→ **COLLECTED DATA**
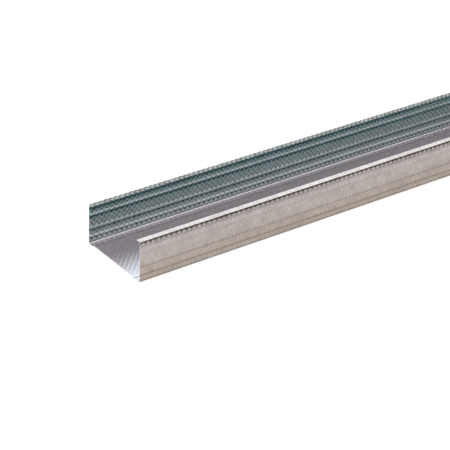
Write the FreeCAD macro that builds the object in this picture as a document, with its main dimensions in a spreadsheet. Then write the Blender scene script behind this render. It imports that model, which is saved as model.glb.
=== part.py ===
import FreeCAD, Part
import math
import os

import Sketcher

# Drywall metal stud: one strip of thin galvanised steel, roll-formed into a lipped channel.
# It lies on its web with the open side up. X runs along the stud, Y across the web and Z up.
# The origin is the middle of the underside. All sizes are in millimetres.

SIZES = (
    ("stud_length", 2600.0, "cut length"),
    ("web_width", 100.0, "across the crests of the beads on the two flanges"),
    ("flange_height", 50.0, "from the underside to the top of the lips"),
    ("sheet_thickness", 0.6, "steel strip before the relief is rolled in"),
    ("bend_radius", 1.6, "inside the bends between web and flanges"),
    ("lip_reach", 6.5, "from a flange's outer face to the end of its lip"),
    ("lip_bend_radius", 1.0, "inside the bends between flanges and lips"),
    ("bead_depth", 0.5, "how far a flange's long beads stand out from its flat strips"),
    ("bead_radius", 6.2, "of a bead's three arcs, at the middle of the sheet"),
    ("bead_to_web", 2.0, "flat strip between a flange's lower bend and its lowest bead"),
    ("bead_to_lip", 0.2, "flat strip between a flange's highest bead and the lip's bend"),
    ("bead_gap", 3.2, "flat strip between the two beads of a pair"),
    ("web_rise", 1.5, "how far the web's middle field stands above its edge strips"),
    ("step_radius", 2.5, "of the two arcs of the web's step, at the middle of the sheet"),
    ("step_inset", 10.0, "from a flange's outer face to the middle of the step"),
)

BEADS_EACH_SIDE = 2


def make_sheet(doc):
    """The driving dimensions, one named cell each."""
    sheet = doc.addObject("Spreadsheet::Sheet", "Sizes")
    for row, (name, value, meaning) in enumerate(SIZES, start=1):
        sheet.set(f"A{row}", meaning)
        sheet.set(f"B{row}", str(value))
        sheet.setAlias(f"B{row}", name)
    doc.recompute()
    return sheet


def origin_plane(body, role):
    """One of the body's own three planes."""
    return next(feature for feature in body.Origin.OriginFeatures if feature.Role == role)


# A face line is the section's outer or inner line, walked from the middle of the web to the end
# of the lip. It is a list of steps: each holds the formulas of a corner's place across and up,
# and the formula of the radius of the arc that leads on to the next corner. A left turn has a
# positive radius and a right turn a negative one, and a straight run has none.
# A skin is the formula of the distance from the middle of the sheet out to that face.

OUTER_SKIN = "(Sizes.sheet_thickness / 2)"
INNER_SKIN = "(-Sizes.sheet_thickness / 2)"

HALF_SHEET = "Sizes.sheet_thickness / 2"
FLANGE_FACE = "(Sizes.web_width / 2 - Sizes.bead_depth)"
FLANGE_MIDDLE = f"({FLANGE_FACE} - {HALF_SHEET})"
BEND_OUTSIDE = "(Sizes.bend_radius + Sizes.sheet_thickness)"
LIP_BEND_OUTSIDE = "(Sizes.lip_bend_radius + Sizes.sheet_thickness)"

STEP_COSINE = "(1 - Sizes.web_rise / (2 * Sizes.step_radius))"
STEP_SINE = f"sqrt(1 - {STEP_COSINE} ^ 2)"
STEP_MIDDLE = f"({FLANGE_FACE} - Sizes.step_inset)"

BEAD_COSINE = "(1 - Sizes.bead_depth / (2 * Sizes.bead_radius))"
BEAD_SINE = f"sqrt(1 - {BEAD_COSINE} ^ 2)"
BEAD_QUARTER = f"(Sizes.bead_radius * {BEAD_SINE})"


def web_line(skin):
    """Raised middle field, the step down and the edge strip that the stud lies on."""
    field_height = f"Sizes.web_rise + {HALF_SHEET} - {skin}"
    strip_height = f"{HALF_SHEET} - {skin}"
    step_reach = f"Sizes.step_radius * {STEP_SINE}"
    turning_across = f"{STEP_MIDDLE} - {skin} * {STEP_SINE}"
    turning_height = f"Sizes.web_rise / 2 + {HALF_SHEET} - {skin} * {STEP_COSINE}"
    return [
        ("0", field_height, None),
        (f"{STEP_MIDDLE} - {step_reach}", field_height, f"-(Sizes.step_radius - {skin})"),
        (turning_across, turning_height, f"Sizes.step_radius + {skin}"),
        (f"{STEP_MIDDLE} + {step_reach}", strip_height, None),
        (f"{FLANGE_FACE} - {BEND_OUTSIDE}", strip_height,
         f"Sizes.bend_radius + {HALF_SHEET} + {skin}"),
    ]


def bead_line(skin, height):
    """One long bead in a flange: three arcs that swell out by the bead's depth and come back."""
    face = f"{FLANGE_MIDDLE} + {skin}"
    turning_across = f"{FLANGE_MIDDLE} + Sizes.bead_depth / 2 + {skin} * {BEAD_COSINE}"
    return [
        (face, f"{height} - 2 * {BEAD_QUARTER}", f"-(Sizes.bead_radius - {skin})"),
        (turning_across, f"{height} - {BEAD_QUARTER} - {skin} * {BEAD_SINE}",
         f"Sizes.bead_radius + {skin}"),
        (turning_across, f"{height} + {BEAD_QUARTER} + {skin} * {BEAD_SINE}",
         f"-(Sizes.bead_radius - {skin})"),
        (face, f"{height} + 2 * {BEAD_QUARTER}", None),
    ]


def lip_line(skin):
    """Bend at the top of the flange and the lip that turns in over the channel."""
    lip_height = f"Sizes.flange_height - {HALF_SHEET} + {skin}"
    return [
        (f"{FLANGE_MIDDLE} + {skin}", f"Sizes.flange_height - {LIP_BEND_OUTSIDE}",
         f"Sizes.lip_bend_radius + {HALF_SHEET} + {skin}"),
        (f"{FLANGE_FACE} - {LIP_BEND_OUTSIDE}", lip_height, None),
        (f"{FLANGE_FACE} - Sizes.lip_reach", lip_height, None),
    ]


def bead_heights(sketch):
    """Middles of the beads, from the web up: pairs counted in from both bends while they fit."""
    lower = []
    upper = []
    below = f"({BEND_OUTSIDE} + Sizes.bead_to_web + 2 * {BEAD_QUARTER})"
    above = f"(Sizes.flange_height - {LIP_BEND_OUTSIDE} - Sizes.bead_to_lip - 2 * {BEAD_QUARTER})"
    for _ in range(BEADS_EACH_SIDE):
        room_left = f"{above} - {below} - 4 * {BEAD_QUARTER}"
        if sketch.evalExpression(room_left) <= 0:
            break
        lower.append(below)
        upper.insert(0, above)
        below = f"({below} + 4 * {BEAD_QUARTER} + Sizes.bead_gap)"
        above = f"({above} - 4 * {BEAD_QUARTER} - Sizes.bead_gap)"
    return lower + upper


def face_line(skin, heights):
    """A whole outer or inner line of the half section."""
    line = web_line(skin)
    line.append((f"{FLANGE_MIDDLE} + {skin}", BEND_OUTSIDE, None))
    for height in heights:
        line += bead_line(skin, height)
    return line + lip_line(skin)


def closed_outline(heights):
    """The outer line out to the lip's end, and the inner line back to the middle of the web."""
    outer = face_line(OUTER_SKIN, heights)
    inner = face_line(INNER_SKIN, heights)
    outline = list(outer)
    for number in range(len(inner) - 1, -1, -1):
        across, height, _ = inner[number]
        radius = inner[number - 1][2] if number > 0 else None
        outline.append((across, height, f"-({radius})" if radius else None))
    return outline


def arc_between(start, end, radius):
    """The short arc between two points. Its middle is to the left for a positive radius."""
    chord = end - start
    rise = math.sqrt(radius ** 2 - (chord.Length / 2) ** 2)
    left = FreeCAD.Vector(-chord.y, chord.x, 0).normalize()
    middle = (start + end) * 0.5 + left * math.copysign(rise, radius)
    circle = Part.Circle(middle, FreeCAD.Vector(0, 0, 1), abs(radius))
    first, last = (start, end) if radius > 0 else (end, start)
    return Part.ArcOfCircle(circle, circle.parameter(first), circle.parameter(last))


def draw_outline(sketch, outline):
    """Draws the closed outline and binds each corner and each radius to its formula."""
    corners = [
        FreeCAD.Vector(float(sketch.evalExpression(across)), float(sketch.evalExpression(height)), 0)
        for across, height, _ in outline
    ]
    start_point, end_point = 1, 2
    starts = []
    ends = []
    for number, (across, height, radius) in enumerate(outline):
        start = corners[number]
        end = corners[(number + 1) % len(corners)]
        turn = float(sketch.evalExpression(radius)) if radius else 0
        if turn:
            edge = sketch.addGeometry(arc_between(start, end, turn), False)
        else:
            edge = sketch.addGeometry(Part.LineSegment(start, end), False)
        starts.append((edge, end_point if turn < 0 else start_point))
        ends.append((edge, start_point if turn < 0 else end_point))
    for number, end in enumerate(ends):
        follower = starts[(number + 1) % len(starts)]
        sketch.addConstraint(Sketcher.Constraint("Coincident", *end, *follower))
    for number, (across, height, radius) in enumerate(outline):
        corner = corners[number]
        bind(sketch, ("DistanceX", *starts[number], corner.x), across)
        bind(sketch, ("DistanceY", *starts[number], corner.y), height)
        if radius:
            turn = float(sketch.evalExpression(radius))
            bind(sketch, ("Radius", starts[number][0], abs(turn)), f"abs({radius})")


def bind(sketch, values, formula):
    """Adds one dimension to the sketch and ties it to its formula."""
    number = sketch.addConstraint(Sketcher.Constraint(*values))
    sketch.setExpression(f"Constraints[{number}]", formula)


def make_stud(doc):
    """Half of the section, drawn out to the cut length and mirrored over the web's middle."""
    body = doc.addObject("PartDesign::Body", "Stud")
    body.Label = "stud"

    section = body.newObject("Sketcher::SketchObject", "HalfSection")
    section.AttachmentSupport = [(origin_plane(body, "YZ_Plane"), "")]
    section.MapMode = "FlatFace"
    doc.recompute()
    draw_outline(section, closed_outline(bead_heights(section)))
    doc.recompute()

    rolled_half = body.newObject("PartDesign::Pad", "RolledHalf")
    rolled_half.Profile = section
    rolled_half.SideType = "Symmetric"
    rolled_half.setExpression("Length", "Sizes.stud_length")

    other_half = body.newObject("PartDesign::Mirrored", "OtherHalf")
    other_half.Originals = [rolled_half]
    other_half.MirrorPlane = (origin_plane(body, "XZ_Plane"), [""])
    body.Tip = other_half
    doc.recompute()
    return body


def check(doc, parts):
    """Stops before anything is written if a feature failed or a shape is broken."""
    for item in doc.Objects:
        if "Invalid" in item.State or "Error" in item.State:
            raise RuntimeError(f"{item.Name} did not build: {item.State}")
    for part in parts:
        if part.Shape.isNull() or not part.Shape.isValid():
            raise RuntimeError(f"{part.Label} has no valid shape")


document = FreeCAD.newDocument("DrywallStud")
make_sheet(document)
pieces = [make_stud(document)]
document.recompute()
check(document, pieces)

os.makedirs("parts", exist_ok=True)
for piece in pieces:
    piece.Shape.exportStep(f"parts/{piece.Label}.step")
    box = piece.Shape.BoundBox
    print(piece.Label, "solids", len(piece.Shape.Solids), "faces", len(piece.Shape.Faces),
          "volume", round(piece.Shape.Volume, 1),
          "box", [round(value, 3) for value in (box.XMin, box.YMin, box.ZMin, box.XMax, box.YMax, box.ZMax)])
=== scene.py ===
import math

import bpy
import numpy as np
from mathutils import Matrix, Vector


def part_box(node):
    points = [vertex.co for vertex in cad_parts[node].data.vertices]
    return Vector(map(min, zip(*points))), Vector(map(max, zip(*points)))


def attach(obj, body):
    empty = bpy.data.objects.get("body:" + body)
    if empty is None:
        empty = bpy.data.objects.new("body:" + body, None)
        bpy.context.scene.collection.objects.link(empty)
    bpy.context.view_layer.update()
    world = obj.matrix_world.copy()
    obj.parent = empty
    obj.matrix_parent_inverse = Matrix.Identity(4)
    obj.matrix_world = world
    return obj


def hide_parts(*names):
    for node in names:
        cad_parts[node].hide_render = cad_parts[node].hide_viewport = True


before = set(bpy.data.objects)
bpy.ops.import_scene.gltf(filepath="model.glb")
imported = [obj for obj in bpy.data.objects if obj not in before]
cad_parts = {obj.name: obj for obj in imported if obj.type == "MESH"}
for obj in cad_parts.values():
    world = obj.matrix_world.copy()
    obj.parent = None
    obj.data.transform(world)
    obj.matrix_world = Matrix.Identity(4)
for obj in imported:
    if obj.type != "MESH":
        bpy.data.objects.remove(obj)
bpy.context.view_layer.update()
stud_low, stud_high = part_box("stud")


# Rolled sheet.
# The stud is one strip of galvanised steel, roll-formed and sheared to length. The middle line of
# its section is drawn, pulled out along the stud, pressed with the relief and thickened.
MM = 0.001
SHEET = 0.6 * MM
BEND_RADIUS = 1.6 * MM
LIP_REACH = 6.5 * MM
LIP_BEND_RADIUS = 1.0 * MM
BEAD_DEPTH = 0.5 * MM
BEAD_RADIUS = 6.2 * MM
BEAD_TO_WEB = 2.0 * MM
BEAD_TO_LIP = 0.2 * MM
BEAD_GAP = 3.2 * MM
WEB_RISE = 1.5 * MM
STEP_RADIUS = 2.5 * MM
STEP_INSET = 10.0 * MM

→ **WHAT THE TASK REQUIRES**
Look through the material above and print exactly the lines from the one containing "for part in" to the one containing "bpy.data.objects.remove(obj)", both included, and nothing more.

→ **SOLUTION FOR THIS TASK**
    for part in parts:
        if part.Shape.isNull() or not part.Shape.isValid():
            raise RuntimeError(f"{part.Label} has no valid shape")


document = FreeCAD.newDocument("DrywallStud")
make_sheet(document)
pieces = [make_stud(document)]
document.recompute()
check(document, pieces)

os.makedirs("parts", exist_ok=True)
for piece in pieces:
    piece.Shape.exportStep(f"parts/{piece.Label}.step")
    box = piece.Shape.BoundBox
    print(piece.Label, "solids", len(piece.Shape.Solids), "faces", len(piece.Shape.Faces),
          "volume", round(piece.Shape.Volume, 1),
          "box", [round(value, 3) for value in (box.XMin, box.YMin, box.ZMin, box.XMax, box.YMax, box.ZMax)])
=== scene.py ===
import math

import bpy
import numpy as np
from mathutils import Matrix, Vector


def part_box(node):
    points = [vertex.co for vertex in cad_parts[node].data.vertices]
    return Vector(map(min, zip(*points))), Vector(map(max, zip(*points)))


def attach(obj, body):
    empty = bpy.data.objects.get("body:" + body)
    if empty is None:
        empty = bpy.data.objects.new("body:" + body, None)
        bpy.context.scene.collection.objects.link(empty)
    bpy.context.view_layer.update()
    world = obj.matrix_world.copy()
    obj.parent = empty
    obj.matrix_parent_inverse = Matrix.Identity(4)
    obj.matrix_world = world
    return obj


def hide_parts(*names):
    for node in names:
        cad_parts[node].hide_render = cad_parts[node].hide_viewport = True


before = set(bpy.data.objects)
bpy.ops.import_scene.gltf(filepath="model.glb")
imported = [obj for obj in bpy.data.objects if obj not in before]
cad_parts = {obj.name: obj for obj in imported if obj.type == "MESH"}
for obj in cad_parts.values():
    world = obj.matrix_world.copy()
    obj.parent = None
    obj.data.transform(world)
    obj.matrix_world = Matrix.Identity(4)
for obj in imported:
    if obj.type != "MESH":
        bpy.data.objects.remove(obj)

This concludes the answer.